No dia em que desci os degraus da entrada com a minha roupa em sacos de viagem ainda havia um muro com heras e a casa estava mais ou menos como a minha mãe a tinha deixado, mas o momento para ser independente era aquele. Para lá da porta do caminho havia outra vida à minha espera. Eu não ia demorar muito até estar casada e o meu pai já tinha decidido que era novo demais para viver sozinho. A minha madrasta mudou-se para a casa do Laranjal no mesmo dia em que carreguei a minha roupa escada abaixo a caminho de um T1 no Til, com vista para a cidade e para o porto.

E a vida meteu-se entre nós, a casa do Laranjal, todas as memórias que me fizeram gente e eu, a Marta de quase 30 anos, que passava mais tempo na redação do que em casa e quase não tinha vagar para apreciar a vista para o porto e para a cidade. As estações sucediam-se umas atrás das outras sem aquela magia de acordar e sentir o cheiro das flores das laranjeiras no quintal. Não havia galinhas, nem cães e, na casa que tinha sido da minha mãe, havia outra mulher, que a arrumou de outra maneira, trouxe as fotografias da família e fez de mim uma visita, uma estranha.
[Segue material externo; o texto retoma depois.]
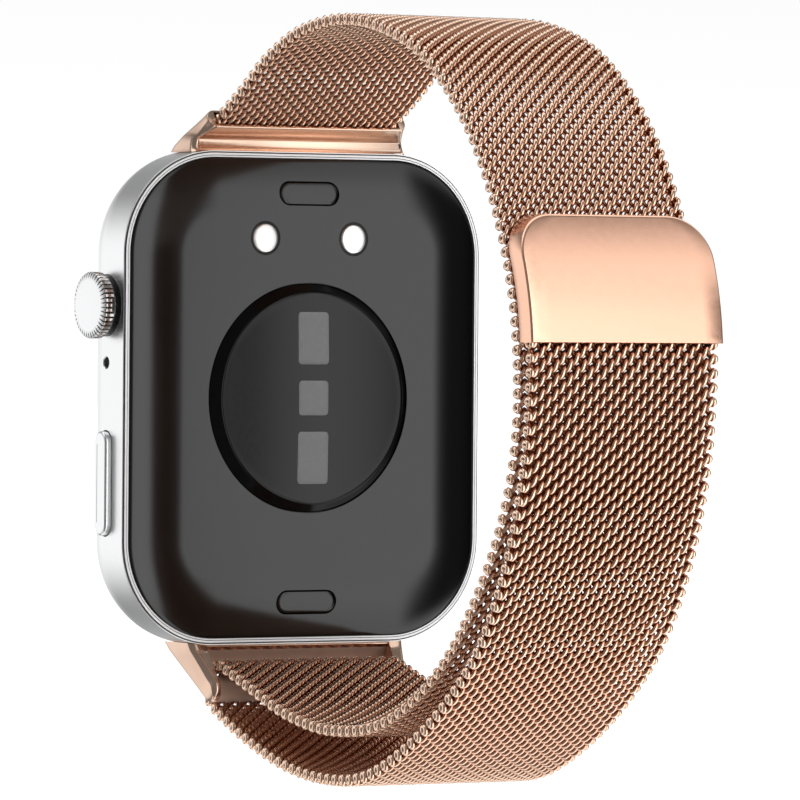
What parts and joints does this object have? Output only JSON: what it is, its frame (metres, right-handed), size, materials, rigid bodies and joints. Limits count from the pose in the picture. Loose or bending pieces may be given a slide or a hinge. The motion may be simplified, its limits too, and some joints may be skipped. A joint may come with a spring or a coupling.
{
  "type": "smartwatch",
  "caption": "Rectangular smartwatch with a rounded metal case, crown, side button, back sensor lens and a woven steel loop band folded round a ring and closed by a magnetic clasp.",
  "frame": {"origin": "middle of the sensor lens on the watch's back, where it rests on the wrist", "axes": "+Y out of the back towards the wrist, +Z towards 12 o'clock, +X towards the crown"},
  "size_m": [0.0384, 0.0595, 0.0658],
  "materials": {
    "case_aluminium": "fine bead-blasted silver anodised aluminium",
    "display_glass": "polished black cover glass",
    "seal": "black silicone",
    "panel": "dark display panel",
    "chassis": "moulded glass-filled plastic",
    "screws": "bright plated steel",
    "board": "green solder mask",
    "tinned_steel": "tinned steel sheet",
    "battery_foil": "laminated pouch foil",
    "back_plastic": "dark grey satin moulded composite",
    "lens": "black-printed clear lens",
    "window": "grey optical window",
    "contact": "bright plated contact",
    "polished_steel": "polished steel",
    "rose_polished": "polished rose gold plated steel",
    "rose_wire": "woven rose gold plated steel wire",
    "rose_satin": "satin rose gold plated steel",
    "magnet": "nickel-plated magnet"
  },
  "bodies": {
    "watch": {"case_frame": "case_aluminium", "display_glass": "display_glass", "display_gasket": "seal", "display_panel": "panel", "inner_chassis": "chassis", "chassis_screws": "screws", "main_board": "board", "shield_can": "tinned_steel", "battery": "battery_foil", "vibration_motor": "tinned_steel", "speaker": "chassis", "speaker_mesh": "tinned_steel", "microphone": "tinned_steel", "microphone_mesh": "tinned_steel", "back_cover": "back_plastic", "back_seal": "seal", "sensor_lens": "lens", "window_upper": "window", "window_middle": "window", "window_lower": "window", "sensor_board": "board", "sensor_emitters": "window", "contact_left": "contact", "contact_right": "contact", "contact_rings": "seal", "crown_bush": "tinned_steel", "crown_seal": "seal", "crown_switch": "tinned_steel", "encoder_sensor": "chassis", "button_seals": "seal", "button_switch": "tinned_steel", "spring_upper": "polished_steel", "spring_lower": "polished_steel", "upper_connector": "rose_polished", "lower_connector": "rose_polished", "band_main": "rose_wire"},
    "crown_carrier": {"crown_cup": "chassis"},
    "crown": {"crown_cap": "polished_steel", "crown_stem": "polished_steel"},
    "button": {"side_button": "case_aluminium", "button_clips": "tinned_steel"},
    "release_top": {"release_upper": "back_plastic"},
    "release_bottom": {"release_lower": "back_plastic"},
    "tail": {"band_tail": "rose_wire", "clasp_cover": "rose_satin", "clasp_magnet": "magnet", "clasp_plate": "rose_satin"}
  },
  "joints": [
    {"name": "crown_press", "type": "slide", "parent": "watch", "child": "crown_carrier", "axis": [-1, 0, 0], "range_m": [0, 0.0004], "stiffness_N_per_m": 600, "springref_m": -0.001},
    {"name": "crown_turn", "type": "hinge", "parent": "crown_carrier", "child": "crown", "pos_m": [0.0187, -0.005, 0.008], "axis": [1, 0, 0], "continuous": true},
    {"name": "side_press", "type": "slide", "parent": "watch", "child": "button", "axis": [-1, 0, 0], "range_m": [0, 0.0003], "stiffness_N_per_m": 700, "springref_m": -0.0008},
    {"name": "release_top_press", "type": "slide", "parent": "watch", "child": "release_top", "axis": [0, -1, 0], "range_m": [0, 0.00075], "stiffness_N_per_m": 800, "springref_m": -0.0015, "deforming": ["spring_upper"]},
    {"name": "release_bottom_press", "type": "slide", "parent": "watch", "child": "release_bottom", "axis": [0, -1, 0], "range_m": [0, 0.00075], "stiffness_N_per_m": 800, "springref_m": -0.0015, "deforming": ["spring_lower"]},
    {"name": "tail_open", "type": "hinge", "parent": "watch", "child": "tail", "pos_m": [0, -0.00115, -0.0254], "axis": [-1, 0, 0], "range_deg": [0, 45]}
  ]
}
Nesse Natal, uma vez que lá fui, trouxe a escadinha e o Menino Jesus, ainda com o vestido que a minha mãe lhe tinha feito, acho que quis segurar o tempo, a memória e tudo o que me parecia estar a fugir das mãos, que me doía, lá, no fundo. Uma daquelas dores que não passam nunca, com as quais se consegue viver, mas que, às vezes, se fazem notar, do nada, mas eu estava ocupada demais a trabalhar e a planear as férias seguintes para perceber que se pode gostar de uma casa como se gosta de uma pessoa. E que esse era o caso, o meu e o da casa do Laranjal.

Ainda andei por mais duas casas depois daquele T1, arrendadas todas. Não sei bem porque não comprei. Acho que primeiro quis viajar, viver de outra maneira; depois veio a crise, a idade andou e as oportunidades também. E, bem ou mal, havia a casa do Laranjal que, desse por onde desse, estava lá, no alto da curva do caminho, como o plano de fuga para um dia, para todos os azares. O carinho aumentou depois, quando passei os últimos meses de vida do meu pai, lá, a cozinhar e a ver o Preço Certo.

E, sentado no quintal a aproveitar o sol desse Outono de 2020, duas preocupações ocupavam a cabeça daquele homem: o que ia acontecer ao cão - o nosso Tonecas - e à casa depois de morrer, aos seus bens mais preciosos. O trabalho de uma vida não devia ser vendido assim, a um desconhecido, para desmanchar e fazer tudo de novo. No fim, quando se tornou mais difícil suportar o cancro que o consumia, a ideia de eu voltar a viver na casa do Laranjal encheu-o de alegria, de planos, de como seria tudo mais fácil e melhor. Morreu nesse ano, pouco antes do Natal.

A casa não foi vendida e o Tonecas continua a guardar o quintal, é o melhor cão que alguma vez tivemos, mas não é essa a notícia mais importante. As circunstâncias colocaram-me a caminho da casa do Laranjal, desta vez para fazer a viagem ao contrário daquele dia, quando desci os degraus da entrada com a dor de estar a deixar para trás todas as memórias que me fizeram gente. Não sei se, de verdade, senti alguma outra casa como minha, mas isso é irrelevante. O meu pai está morto, a minha mãe está morta, mas eu estou a chegar a casa, tal como na canção.